**Problem:** Can the data below be set down again exactly, line for line?

■ ■ ■ ■ ■ ■ ■

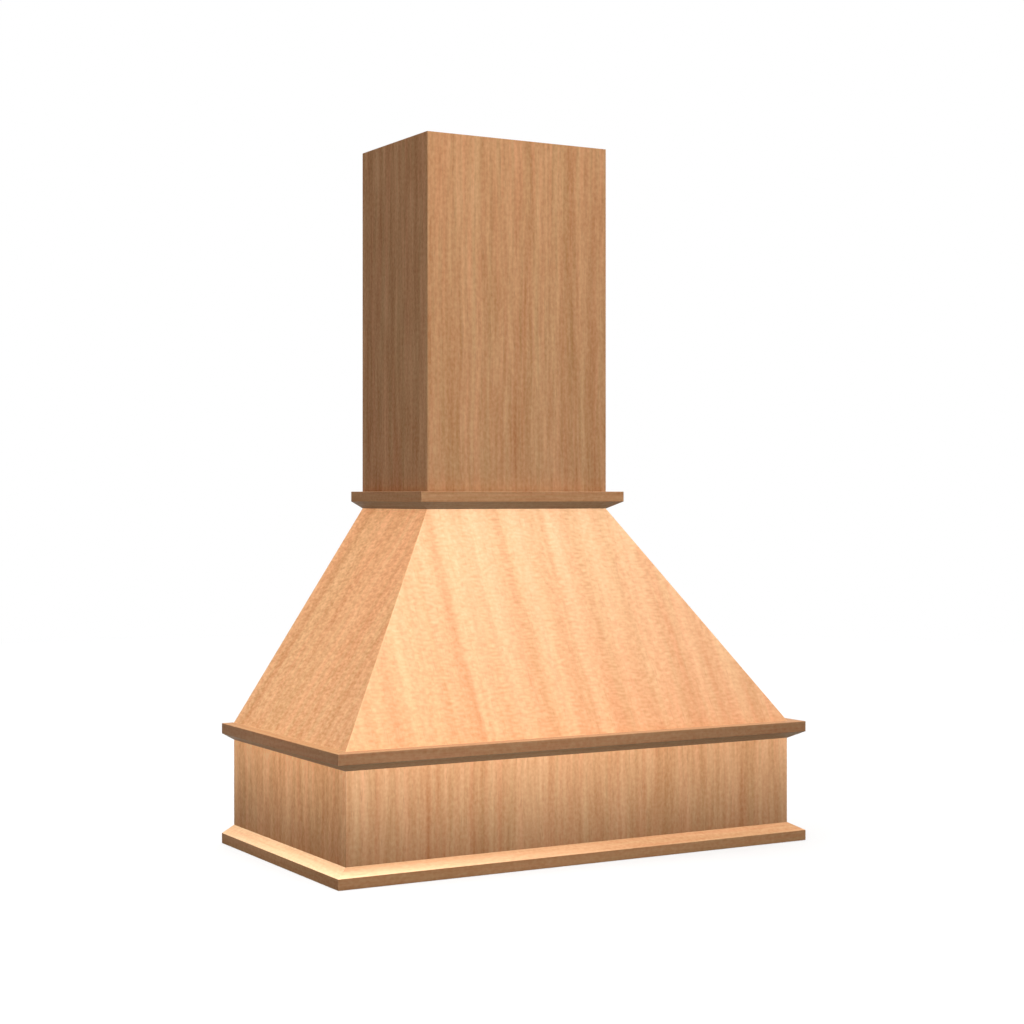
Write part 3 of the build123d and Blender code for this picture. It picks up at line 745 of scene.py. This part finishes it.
def seen_directly(tree):
    """1 where the camera, a reflection or a clear piece shows the surface, and otherwise 0."""
    path = add_node(tree, "LightPath", {})
    return maths(tree, "MAXIMUM", path["Is Camera Ray"], maths(
        tree, "MAXIMUM", path["Is Glossy Ray"], path["Is Transmission Ray"]))


floor_paper, tree = new_material("floor_paper")
tree.nodes.remove(tree.nodes["Principled BSDF"])
lighting = add_node(tree, "BsdfDiffuse", {"Color": (0.13, 0.13, 0.13, 1.0)})[0]
shaded = add_node(tree, "BsdfDiffuse", {"Color": (0.34, 0.34, 0.34, 1.0)})[0]
glow = add_node(tree, "Emission", {"Strength": 0.05})[0]
white = add_node(tree, "Emission", {})[0]
clear = add_node(tree, "BsdfTransparent", {})[0]
spot = add_node(tree, "TexCoord", {})["Object"]
distance = maths(tree, "SQRT", vectors(tree, "DOT_PRODUCT", spot, spot))
from_under = add_node(tree, "NewGeometry", {})["Backfacing"]
near = add_node(tree, "AddShader", {0: shaded, 1: glow})[0]
shown = add_node(tree, "MixShader", {0: stretch(tree, distance, 2.5, 5.0), 1: near, 2: white})[0]
shown = add_node(tree, "MixShader", {0: from_under, 1: shown, 2: clear})[0]
plug(tree, tree.nodes["Material Output"].inputs["Surface"], add_node(
    tree, "MixShader", {0: seen_directly(tree), 1: lighting, 2: shown})[0])
floor_mesh.materials.append(floor_paper)

# The suns but the first each light one set of pieces, and no piece is in two sets, because a
# piece in two may be lit differently from one render to the next. Two bright ones light the wood
# that shows, and its lower part has one from below as well. The pale frame inside, which would
# clip to white under them, has weaker ones. The floor's throw the cover's shadow and soften it.
soft = {"angle": math.radians(30), "use_shadow": False}
narrow = {"angle": math.radians(8), "use_shadow": False}
stage_lamp("sky_cloth", "SUN", 0.6, ABOVE, angle=math.radians(90))
stage_lamp("left_strip", "AREA", 0.95, (-0.80, -0.25, 0.38), (-0.43, -0.25, 0.17),
           shape="RECTANGLE", size=0.5, size_y=0.15, use_shadow=False)
stage_lamp("front_strip", "AREA", 0.55, (-0.20, -0.80, 0.28), (-0.20, -0.45, 0.19),
           shape="RECTANGLE", size=0.7, size_y=0.08, use_shadow=False)

upper_wood, lower_wood, inner_wood = [], [], []
for name, part in parts.items():
    if name.startswith(("apron_panel", "base_moulding")):
        lower_wood.append(part)
    elif "_panel_" in name or "_moulding_" in name:
        upper_wood.append(part)
    else:
        inner_wood.append(part)
light_only("upper_wood", upper_wood, [
    stage_lamp("upper_overhead", "SUN", 2.6, ABOVE, **soft),
    stage_lamp("upper_front_right", "SUN", 3.3, FRONT_RIGHT, **soft)])
light_only("lower_wood", lower_wood, [
    stage_lamp("lower_overhead", "SUN", 2.6, ABOVE, **soft),
    stage_lamp("lower_front_right", "SUN", 3.3, FRONT_RIGHT, **soft),
    stage_lamp("lower_from_below", "SUN", 1.5, BELOW, **narrow)])
light_only("inner_wood", inner_wood, [
    stage_lamp("inner_overhead", "SUN", 1.0, ABOVE, **soft),
    stage_lamp("inner_front_right", "SUN", 1.0, FRONT_RIGHT, **soft),
    stage_lamp("inner_behind", "SUN", 1.2, BEHIND, **soft),
    stage_lamp("inner_from_below", "SUN", 1.5, BELOW, **narrow)])
light_only("lit_floor", [studio_floor], [
    stage_lamp("floor_cloth", "SUN", 3.0, ABOVE, angle=math.radians(100)),
    stage_lamp("floor_fill", "SUN", 5.45, ABOVE, **soft)])

world = bpy.data.worlds.new("studio")
bpy.context.scene.world = world
world.use_nodes = True
tree = world.node_tree
surround = tree.nodes["Background"].inputs
plug(tree, surround["Strength"], stretch(tree, seen_directly(tree), 0.0, 1.0, 0.04, 1.0))
surround["Color"].default_value = (1.0, 1.0, 1.0, 1.0)


# ---------------------------------------------------------------------------------------------
# Camera: level, a little above the middle of the cover, at the front left.

camera = bpy.data.cameras.new("front_left_camera")
camera.lens = 69.24
camera.sensor_width = 36.0
camera.shift_y = -0.0157
camera.clip_end = 200.0
viewpoint = bpy.data.objects.new("front_left_camera", camera)
viewpoint.location = (-1.7433, -3.2728, 0.6133)
viewpoint.rotation_euler = (math.radians(90.0), 0.0, math.radians(-29.835))
bpy.context.scene.collection.objects.link(viewpoint)
bpy.context.scene.camera = viewpoint
bpy.context.scene.view_settings.view_transform = "Standard"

■ ■ ■ ■ ■ ■ ■

**Exercise output:**
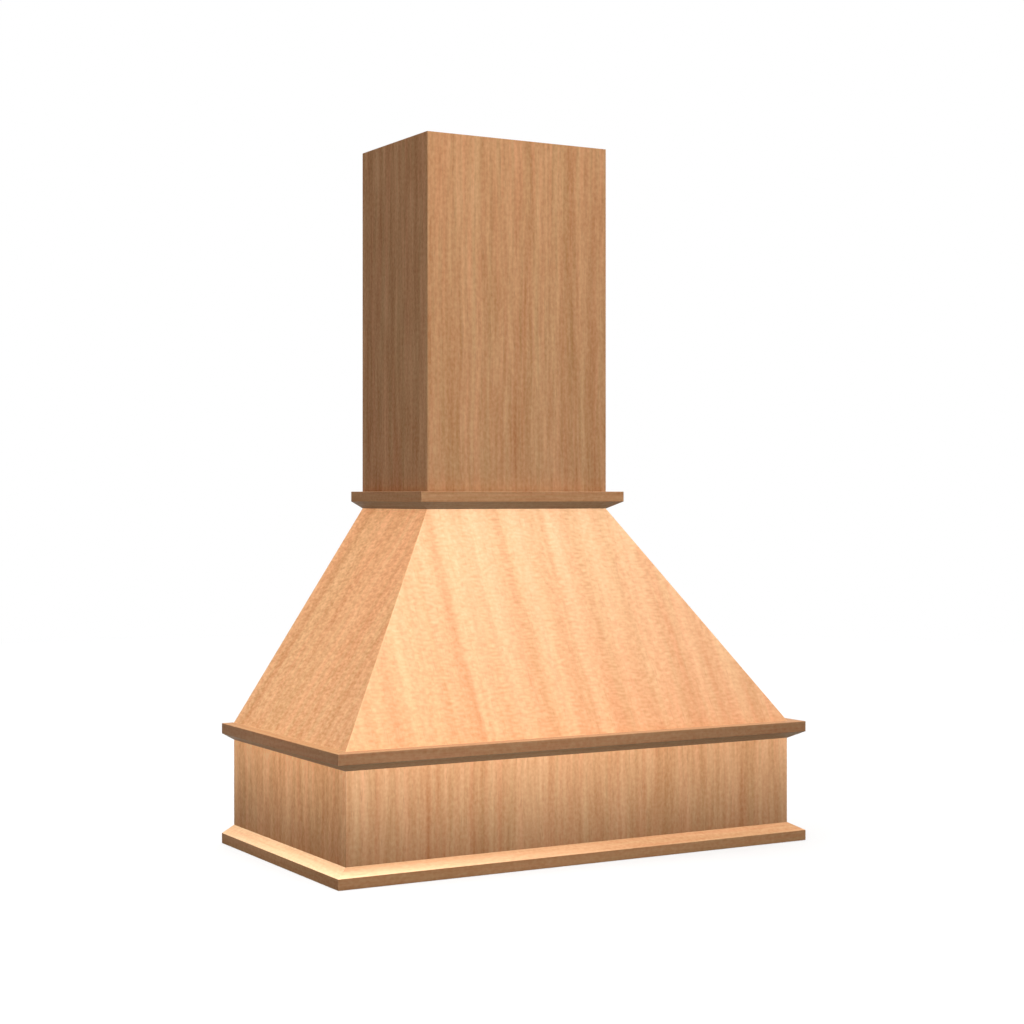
Write part 3 of the build123d and Blender code for this picture. It picks up at line 745 of scene.py. This part finishes it.
def seen_directly(tree):
    """1 where the camera, a reflection or a clear piece shows the surface, and otherwise 0."""
    path = add_node(tree, "LightPath", {})
    return maths(tree, "MAXIMUM", path["Is Camera Ray"], maths(
        tree, "MAXIMUM", path["Is Glossy Ray"], path["Is Transmission Ray"]))


floor_paper, tree = new_material("floor_paper")
tree.nodes.remove(tree.nodes["Principled BSDF"])
lighting = add_node(tree, "BsdfDiffuse", {"Color": (0.13, 0.13, 0.13, 1.0)})[0]
shaded = add_node(tree, "BsdfDiffuse", {"Color": (0.34, 0.34, 0.34, 1.0)})[0]
glow = add_node(tree, "Emission", {"Strength": 0.05})[0]
white = add_node(tree, "Emission", {})[0]
clear = add_node(tree, "BsdfTransparent", {})[0]
spot = add_node(tree, "TexCoord", {})["Object"]
distance = maths(tree, "SQRT", vectors(tree, "DOT_PRODUCT", spot, spot))
from_under = add_node(tree, "NewGeometry", {})["Backfacing"]
near = add_node(tree, "AddShader", {0: shaded, 1: glow})[0]
shown = add_node(tree, "MixShader", {0: stretch(tree, distance, 2.5, 5.0), 1: near, 2: white})[0]
shown = add_node(tree, "MixShader", {0: from_under, 1: shown, 2: clear})[0]
plug(tree, tree.nodes["Material Output"].inputs["Surface"], add_node(
    tree, "MixShader", {0: seen_directly(tree), 1: lighting, 2: shown})[0])
floor_mesh.materials.append(floor_paper)

# The suns but the first each light one set of pieces, and no piece is in two sets, because a
# piece in two may be lit differently from one render to the next. Two bright ones light the wood
# that shows, and its lower part has one from below as well. The pale frame inside, which would
# clip to white under them, has weaker ones. The floor's throw the cover's shadow and soften it.
soft = {"angle": math.radians(30), "use_shadow": False}
narrow = {"angle": math.radians(8), "use_shadow": False}
stage_lamp("sky_cloth", "SUN", 0.6, ABOVE, angle=math.radians(90))
stage_lamp("left_strip", "AREA", 0.95, (-0.80, -0.25, 0.38), (-0.43, -0.25, 0.17),
           shape="RECTANGLE", size=0.5, size_y=0.15, use_shadow=False)
stage_lamp("front_strip", "AREA", 0.55, (-0.20, -0.80, 0.28), (-0.20, -0.45, 0.19),
           shape="RECTANGLE", size=0.7, size_y=0.08, use_shadow=False)

upper_wood, lower_wood, inner_wood = [], [], []
for name, part in parts.items():
    if name.startswith(("apron_panel", "base_moulding")):
        lower_wood.append(part)
    elif "_panel_" in name or "_moulding_" in name:
        upper_wood.append(part)
    else:
        inner_wood.append(part)
light_only("upper_wood", upper_wood, [
    stage_lamp("upper_overhead", "SUN", 2.6, ABOVE, **soft),
    stage_lamp("upper_front_right", "SUN", 3.3, FRONT_RIGHT, **soft)])
light_only("lower_wood", lower_wood, [
    stage_lamp("lower_overhead", "SUN", 2.6, ABOVE, **soft),
    stage_lamp("lower_front_right", "SUN", 3.3, FRONT_RIGHT, **soft),
    stage_lamp("lower_from_below", "SUN", 1.5, BELOW, **narrow)])
light_only("inner_wood", inner_wood, [
    stage_lamp("inner_overhead", "SUN", 1.0, ABOVE, **soft),
    stage_lamp("inner_front_right", "SUN", 1.0, FRONT_RIGHT, **soft),
    stage_lamp("inner_behind", "SUN", 1.2, BEHIND, **soft),
    stage_lamp("inner_from_below", "SUN", 1.5, BELOW, **narrow)])
light_only("lit_floor", [studio_floor], [
    stage_lamp("floor_cloth", "SUN", 3.0, ABOVE, angle=math.radians(100)),
    stage_lamp("floor_fill", "SUN", 5.45, ABOVE, **soft)])

world = bpy.data.worlds.new("studio")
bpy.context.scene.world = world
world.use_nodes = True
tree = world.node_tree
surround = tree.nodes["Background"].inputs
plug(tree, surround["Strength"], stretch(tree, seen_directly(tree), 0.0, 1.0, 0.04, 1.0))
surround["Color"].default_value = (1.0, 1.0, 1.0, 1.0)


# ---------------------------------------------------------------------------------------------
# Camera: level, a little above the middle of the cover, at the front left.

camera = bpy.data.cameras.new("front_left_camera")
camera.lens = 69.24
camera.sensor_width = 36.0
camera.shift_y = -0.0157
camera.clip_end = 200.0
viewpoint = bpy.data.objects.new("front_left_camera", camera)
viewpoint.location = (-1.7433, -3.2728, 0.6133)
viewpoint.rotation_euler = (math.radians(90.0), 0.0, math.radians(-29.835))
bpy.context.scene.collection.objects.link(viewpoint)
bpy.context.scene.camera = viewpoint
bpy.context.scene.view_settings.view_transform = "Standard"